Montcalm at once sent out two armed ships, with twenty-eight cannon between them, to cut off Oswego by water, while he sent a picked body of Canadians and Indians into the woods on the south shore to cut the place off by land. There was no time to lose, since the British were, on the whole, much stronger, and might make up their slow minds to send an army to the rescue. Montcalm lost not a moment. He sailed across the lake with his 3,000 men and all his guns and stores, and landed at Sackett's Harbour, which his advance guard had already seized and prepared. Then, hiding in the mouths of rivers by day and marching and rowing by night, his army arrived safely within cannon-shot of Oswego under cover of the dark on August 10.
There were three forts at the mouth of the Oswego. The first was Fort Ontario; then, across the river, stood Fort Oswego; and, beyond that again, little Fort George. These forts were held by about 1,800 British, mostly American colonists, with 123 guns of all kinds.
While it was still dark Montcalm gave out his orders. At the first streak of dawn the Indians and Canadians were in position to protect the engineers and working parties. Only one accident marred the success of the opening day. One of the French engineers was returning to camp through the woods at dusk, when an Indian, mistaking him for an enemy, shot him dead.
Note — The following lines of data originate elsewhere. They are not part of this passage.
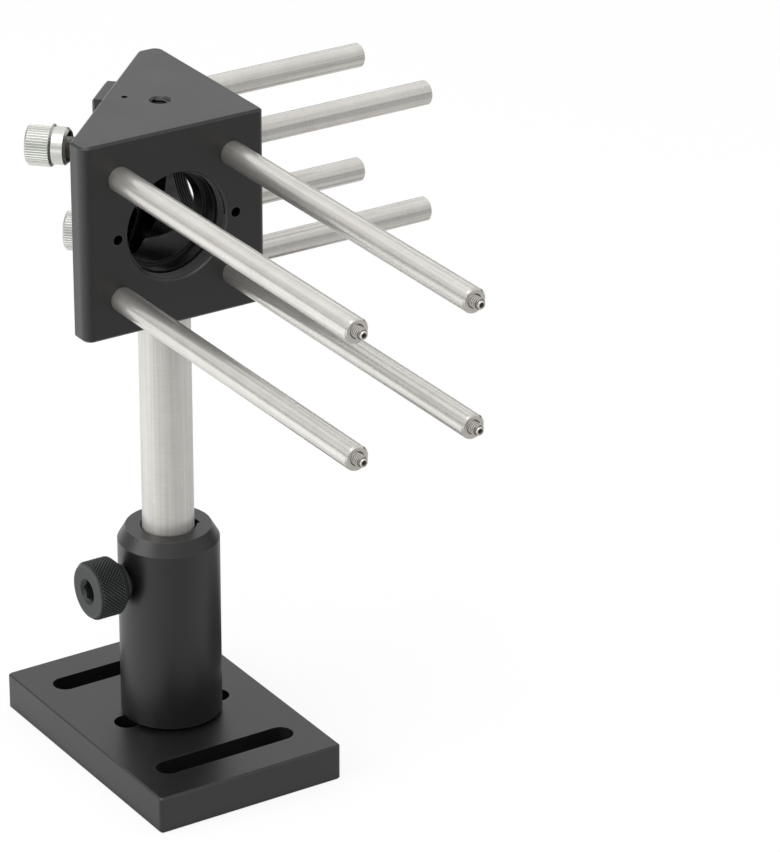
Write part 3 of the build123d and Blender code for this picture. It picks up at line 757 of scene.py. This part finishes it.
class MOUNT_OT_thumbscrew(bpy.types.Operator):
    """Model the holder's thumbscrew with its diamond knurl and hex socket"""

    bl_idname = "mount.thumbscrew"
    bl_label = "Thumbscrew"

    def execute(self, context):
        knurl = context.scene.mount_knurl
        outer = (THUMB_HIGH.z - THUMB_LOW.z) / 2
        root = outer - knurl.height
        back_edge, front_edge = 1.2 * MM, 0.5 * MM
        collar_start = 13 * MM
        collar_length, collar_radius, collar_edge = 1.6 * MM, 4.75 * MM, 0.3 * MM
        stem_radius, stem_edge = 3.0 * MM, 0.4 * MM
        overlap = 0.6 * MM
        knob_start = collar_start + collar_length
        knob_end = -THUMB_LOW.x
        stem_end = -THUMB_HIGH.x
        band = (knob_start + back_edge, knob_end - front_edge)
        knob = self.knurled_band(knurl, root, band)
        self.close_band(knob, root, band, knob_start, knob_end, back_edge, front_edge)
        sink_depth, sink_radius, mouth_radius = 1.5 * MM, 1.8 * MM, 3.9 * MM
        countersink = turned("socket_countersink", (
            (sink_radius, knob_end - sink_depth), (mouth_radius, knob_end + overlap)), 48)
        applied(knob, "BOOLEAN", operation="DIFFERENCE", object=countersink, solver="EXACT")
        bpy.data.objects.remove(countersink)
        socket_flats, socket_depth, socket_edge = 4.76 * MM, 4.0 * MM, 0.05 * MM
        hex_cut(knob, socket_flats, knob_end, socket_depth, socket_edge)
        stem = turned("thumb_stem", (
            (stem_radius - stem_edge, stem_end), (stem_radius, stem_end + stem_edge),
            (stem_radius, collar_start - 0.2 * MM),
            (collar_radius - collar_edge, collar_start),
            (collar_radius, collar_start + collar_edge), (collar_radius, knob_start + overlap)), 64)
        bore_radius, bore_end = 1.65 * MM, 9.65 * MM
        bore = turned("tip_bore", ((bore_radius, 0), (bore_radius, bore_end)), 32)
        applied(stem, "BOOLEAN", operation="DIFFERENCE", object=bore, solver="EXACT")
        bpy.data.objects.remove(bore)
        ridge_root, ridge_height, ridge_pitch = 2.95 * MM, 0.2 * MM, 1.27 * MM
        ridge_length = collar_start - stem_end - 0.3 * MM
        ridge = thread_ridge("thumb_ridge", ridge_root, ridge_height, ridge_pitch, ridge_length)
        ridge.data.transform(Matrix.Translation((0, 0, stem_end + 0.1 * MM)))
        screw = joined("knurled_thumbscrew", knob, stem, ridge)
        stood(screw, (0, 0, CLAMP_HEIGHT), (-1, 0, 0))
        smoothed(screw, 20)
        paint(knurled_black("blackened_knurl", outer / MM), screw)
        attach(screw, "thumbscrew")
        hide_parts("clamp_thumbscrew")
        return {"FINISHED"}

    def knurled_band(self, knurl, root, band):
        """An open band of diamonds, every second ring turned half a step."""
        low, high = band
        bpy.ops.object.select_all(action="DESELECT")
        bpy.ops.mesh.primitive_cylinder_add(
            vertices=knurl.around, radius=root, depth=high - low, end_fill_type="NOTHING",
            location=(0, 0, (low + high) / 2))
        piece = bpy.context.object
        bpy.ops.object.transform_apply(location=True, rotation=True, scale=True)
        bpy.ops.object.mode_set(mode="EDIT")
        level = 0.1 * MM
        choose(piece, lambda a, b: abs(a.z - b.z) > level, "EDGE")
        bpy.ops.mesh.subdivide(number_cuts=knurl.rows - 1)
        step = (high - low) / knurl.rows
        choose(piece, lambda co: round((co.z - low) / step) % 2 == 1, "VERT")
        bpy.ops.transform.rotate(
            value=pi / knurl.around, orient_axis="Z", center_override=(0, 0, 0))
        bpy.ops.mesh.select_all(action="SELECT")
        bpy.ops.mesh.quads_convert_to_tris(quad_method="SHORTEST_DIAGONAL")
        margin = 0.3 * step
        choose(piece, lambda a, b: (
            abs(a.z - b.z) < margin and low + margin < a.z < high - margin), "EDGE")
        bpy.ops.mesh.dissolve_edges(use_verts=False)
        bpy.ops.mesh.select_all(action="SELECT")
        bpy.ops.mesh.normals_make_consistent(inside=False)
        end_room = 0.8 * step
        choose(piece, lambda centre: low + end_room < centre.z < high - end_room)
        bpy.ops.mesh.poke(offset=knurl.height)
        bpy.ops.object.mode_set(mode="OBJECT")
        return piece

    def close_band(self, piece, root, band, knob_start, knob_end, back_edge, front_edge):
        """Taper both ends of the band in and close them."""
        near = 0.01 * MM
        picked(piece)
        bpy.ops.object.mode_set(mode="EDIT")
        for edge_at, end, inset in (
            (band[0], knob_start, back_edge), (band[1], knob_end, front_edge * 0.8),
        ):
            choose(piece, lambda a, b: (
                abs(a.z - edge_at) < near and abs(b.z - edge_at) < near), "EDGE")
            bpy.ops.mesh.extrude_edges_move(
                TRANSFORM_OT_translate={"value": (0, 0, end - edge_at)})
            shrink = (root - inset) / root
            bpy.ops.transform.resize(value=(shrink, shrink, 1), center_override=(0, 0, end))
            bpy.ops.mesh.edge_face_add()
        bpy.ops.mesh.select_all(action="SELECT")
        bpy.ops.mesh.normals_make_consistent(inside=False)
        bpy.ops.object.mode_set(mode="OBJECT")


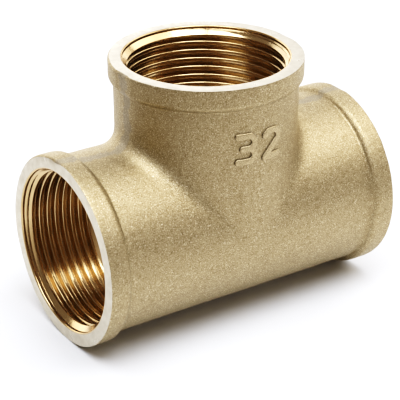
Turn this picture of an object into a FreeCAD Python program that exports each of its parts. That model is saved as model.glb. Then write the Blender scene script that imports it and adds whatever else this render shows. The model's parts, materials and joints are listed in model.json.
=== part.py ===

It is said that this Indian felt so sorry for what he had done that he vowed to avenge the engineer's loss on the British, and did not stop scalp-hunting during the rest of the war; but went on until he had lifted as many as thirty scalps from the hated British heads. In the meantime, other engineers had traced out the road from the bay to the battery. Led by their officers the French regulars set to work with such goodwill that the road was ready next day for the siege train of twenty-two cannon, now landed in the nick of time.